Tom calls on fellow Democrats to ‘get serious’ and stop proposing new tax hikes

Sen. Majority Leader Rodney Tom, D-Bellevue, had hoped his Democratic colleagues in the Senate minority caucus would finally listen to the voters who have repeatedly rejected tax increases at the ballot box.

Sen. Majority Leader Rodney Tom, D-Bellevue, had hoped his Democratic colleagues in the Senate minority caucus would finally listen to the voters who have repeatedly rejected tax increases at the ballot box. No such luck, he said.

Democratic legislators introduced several proposals that would raise taxes by more than $38 billion. Five of those bills, including a state income-tax proposal, were heard Thursday in the Senate Ways and Means Committee.

“The voters of this state have repeatedly said that they do not want a state income tax, yet here we go again hearing the same old proposals aimed at taxing our small-business owners out of business and taking every last dime out of the pockets of middle-class families,” said Tom. “When will my fellow Democrats start listening to the majority of Washingtonians instead of playing to special-interest groups in Olympia?”

During the Valentine’s Day hearing Jason Mercier of the non-partisan Washington Policy Center cited a study by the Beacon Hill Institute at Suffolk University regarding the affect of the proposed tax hikes. According to the report, the state would lose nearly 70,000 jobs by 2016 if all five tax hike proposals were adopted, that number being the net difference between private-sector jobs lost and public-sector jobs gained.

Tom said his Senate Majority Coalition Caucus colleagues on the Senate budget committee invited the Democratic sponsors of the tax bills to make their case Thursday, even though the bills have little chance of moving forward.

“This is exactly why I joined the Majority Coalition Caucus,” said Tom. “Too many of my fellow Democrats in Olympia have grown arrogant and out-of-touch with the people we were sent here to represent. These proposals would add to the tax burden on job creators and working families and ignore the 64 percent of the state’s voters who recently rejected every tax increase measure on the ballot and voted for the two-thirds legislative-vote requirement to raise taxes.

“And now they propose new income taxes? How tone-deaf can you be? The people of this state will be shocked when they realize just how eager some legislators are to shut out their voices and reach into their pockets.”

Tax increases put on the table by the Senate minority include $89.2 billion in new income taxes, $1.5 billion in new business-and-occupation taxes, $134 million in new plastic-bag taxes and $44 million in new utility taxes. The proposals would eliminate the state property tax, but would not eliminate local property taxes. It would also reduce insurance and sales taxes, but will not eliminate any of them.

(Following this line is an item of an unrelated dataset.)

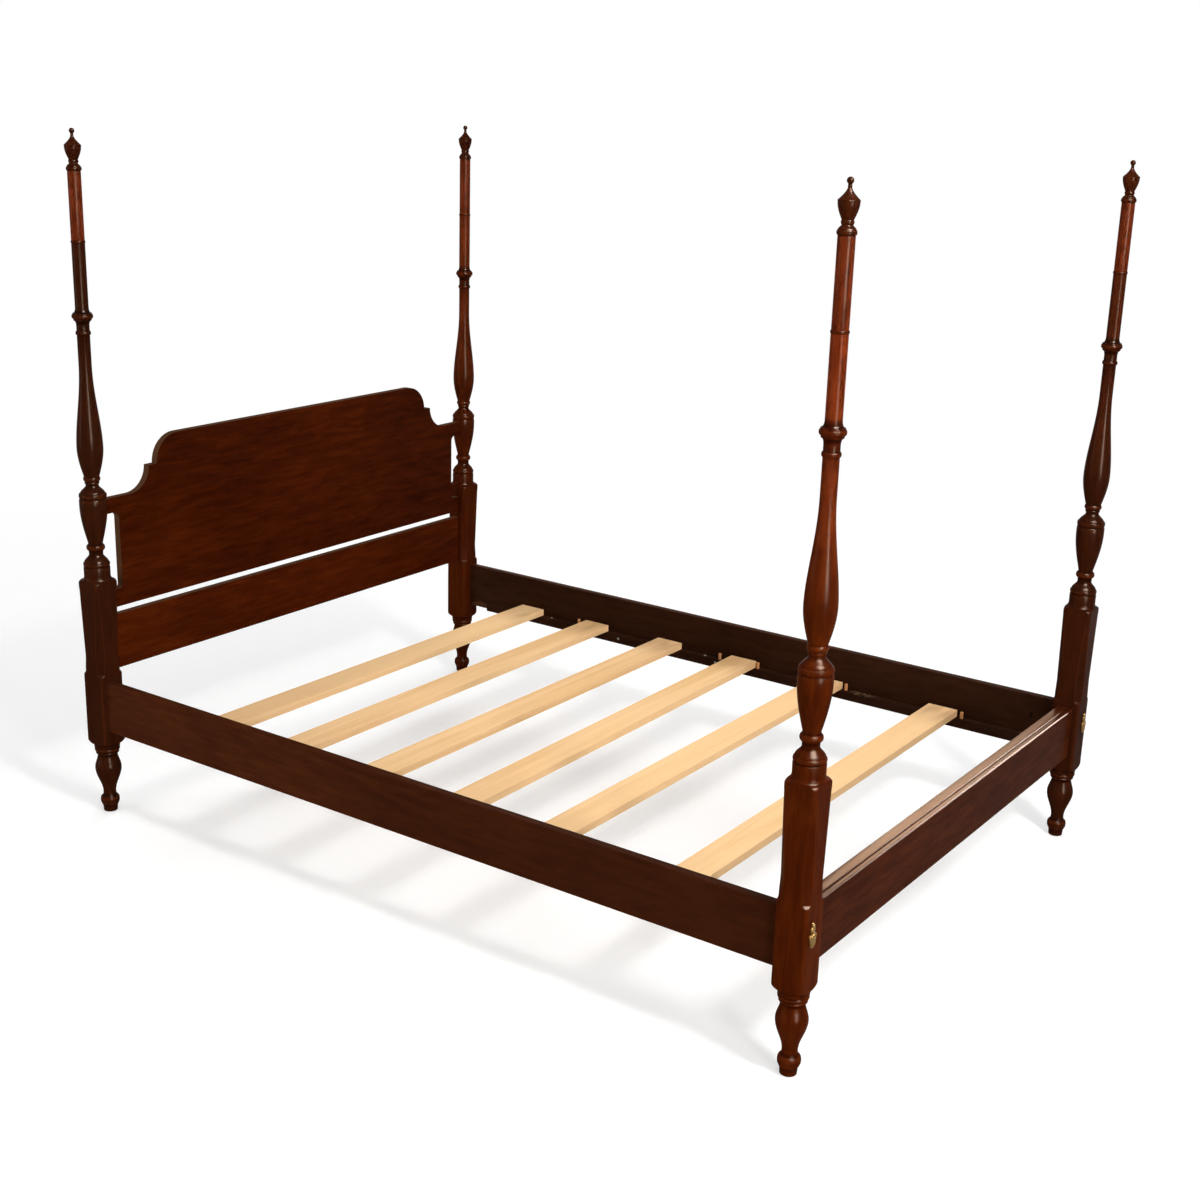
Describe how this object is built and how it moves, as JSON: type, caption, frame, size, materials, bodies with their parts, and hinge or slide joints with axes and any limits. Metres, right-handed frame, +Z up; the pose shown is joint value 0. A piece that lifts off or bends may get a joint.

“This is the kind of absurdity Sen. Sheldon (Senate President Pro Tempore Tim Sheldon, D-Potlatch) and I were trying to avoid,” Tom said. “There is no doubt that if our bipartisan coalition had not assumed leadership of the Senate we would now be seeing many of these new proposed taxes on income, businesses, utilities, plastic bags and capital gains becoming reality. As Democrats, I believe it is our job to stand up for working people – fight for their jobs and their attempts to provide for their families. Unfortunately, many of the policies being pushed my fellow Democrats would do little more than bury the middle class, leaving them with smaller paychecks, and burdening our small-business employers to the point that many Washingtonians could lose their jobs and then won’t see a paycheck at all.”

Tom and Sheldon acknowledged that their constituents may wonder why the Majority Coalition Caucus would agree to hold a hearing on these tax proposals when its focus is on creating jobs.

“Over the past eight years the Republicans who comprised the Senate minority did not get the benefit of bipartisanship, which resulted in the denial of hearings on their most sought-after bills,” Sheldon said. “I was always suggesting to leadership that we should at least have hearings on legislation from across the aisle, but my efforts fell on deaf ears. Now that we are in the majority we decided to treat the minority better than it’s been treated before; the hearings yesterday were proof.”

Tom agreed, noting that any legislation the minority proposes has a chance of receiving a fair shake in the Senate as long as it meets one of three criteria: It must help the private sector to create jobs, or improve K-12 education and include the necessary funding provisions, or be in line with creating a sustainable budget.

“If they want to be part of the solution then we welcome their proposals with open arms,” Tom said. “But if all they want to do is introduce one ridiculous tax proposal after another, then I guarantee they are wasting their time. They either need to get serious and work with us on creating jobs, reforming education and producing a sustainable budget, or they need to get out of the way.

“It’s a shame that people who are supposed to be legislative leaders have decided that playing politics is more important than working collaboratively to get the people’s business done. Enough is enough. There is work to do.”